在音乐的世界里越来越自在。情深时听陈百强、童安格;缘浅时听王菲、陈奕迅;诗意时听李健、朴树;怀旧时听邓丽君和张国荣,罗大佑;伤感时听谷村新司、德永英明、矢野浩二;周五晚上 ,放出崔健的摇滚,跟着吼几嗓子,全部身心都在自由里奔放,原来周末愉快就这么简单。连续的阴雨天,我会在一些单曲里沉沦 ,听着《成都》,想想往事,念念故人;听罗文的《黄昏》,从第一个字哭到最后一个字。和孩子们外出春游,我混在孩子堆里乱跑。一路RussianRed《Fuerteventura》循环 ,春暖花开,山花烂漫。我喜欢她简单而诗意地吟唱,简单爱,不复杂,自在。有一段时间 ,反复地弹一首曲子,反复地想一个人。随心,随情, 自在。车上塞满了碟,每一次自驾游,于我都是音乐狂欢。有时我跟着柔声细语;有时我跟着放声高歌;更多的时候,我安静地开着车,整个世界, 只剩下方向盘和音乐。我,一会儿笑容灿烂,一会儿泪眼凄迷。家人早已习惯了我这种洒脱的情绪表达方式,见惯不怪,也不搭理我。他们只需要知道自己是安全的就够了。在音乐的世界里,哭也随心,笑也随意。是我的自在。
自从从一地鸡毛的适应提升到一地牛毛照样洒脱,我就知道我又向自在迈进了一步。外出四天回校,年级的事情已经完全乱套 ,人人都在传说,我不在的那几天,实践活动有多抓狂,班级事务有多混乱,领导有多么生气。我呵呵一笑,再一笑。向所有受到困扰的“受害者”道歉。再一件一件,把事情捋顺。饭,要一口一口地吃 ;路,要一步一步地走。我心平静,我心坦荡,我人努力,他人毁誉,风清云淡。女儿说半期又考砸了 ,还是呵呵一笑,惊讶于自己对分数的淡然。不是不在意,是在意了也急不来。方法不对,就再慢慢摸索吧!学习的智慧, 我相信,女儿最终会找到。不急,你看小姑娘多健康 , 多阳光,多漂亮,多贴心。她,是我的骄傲。我爱她,与成绩无关。是一种自在。
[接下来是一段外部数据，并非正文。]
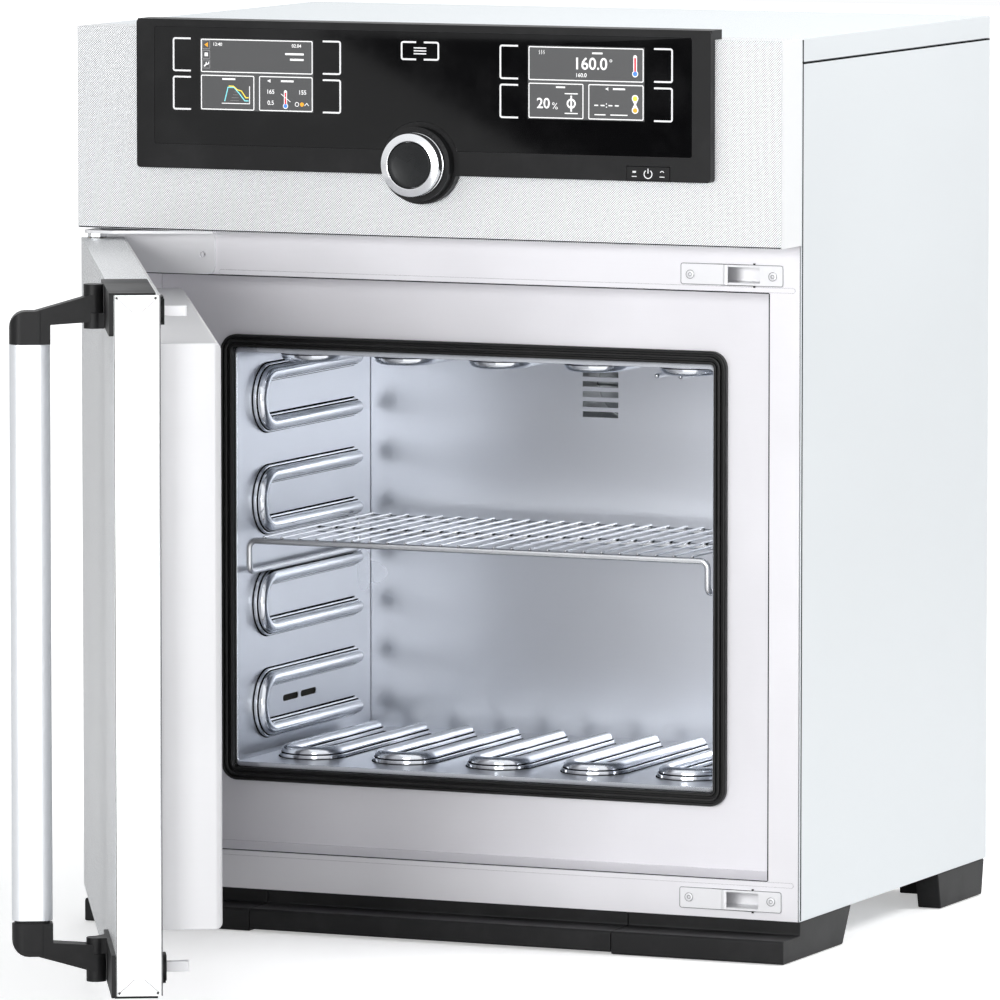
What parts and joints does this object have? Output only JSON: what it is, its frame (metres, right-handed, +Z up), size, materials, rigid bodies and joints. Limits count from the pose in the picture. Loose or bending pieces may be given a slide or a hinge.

品来想去 ,所谓自在,原来无非放下。名利荣誉,金钱富贵,香车宝马,不是不爱, 而是精力有限,为了活得好一点,也曾追逐;当追逐成了执念,就变成负担,消磨掉我的生活热情和人生乐趣。于是,人到中年,静下心来,取舍一番,我究竟需要什么?父母是必须孝顺的,“树欲静而风不止,子欲养而亲不待”,不是用来酒后伤感的调子。带上父母,一起去诗和远方。事业可以无成,但更怕无成的事业背后混天过日的油腻。无成就无成吧,至少,正做着的职业就是自己喜欢的事。简约地教着语文,简单的做着班主任,单纯地沉浸在每一件事情里。自在!珍惜和每个人的善意和缘分。有一群知心的朋友亲人 ,郁闷时小酌一杯, 互诉衷肠。啊!作为女人,作为女人,我还想,有一段美好的感情。理解,疼惜 ,愿意被彼此驯养,一起,朝向美好的远方。多晚,都不迟。多远,都不远。
忽然记起,我的不曾遗憾 ,不就是两千多年前 ,孔子携弟子出游时,倚道而痛哭的皋鱼的遗憾吗?悠悠千年转瞬 ,愚钝如我,竟也悟出些活着的道理。至少 ,暂时不会像皋鱼那样“枯槁而死”了。
这样想着,心里 ,又涌起 ,一阵自在。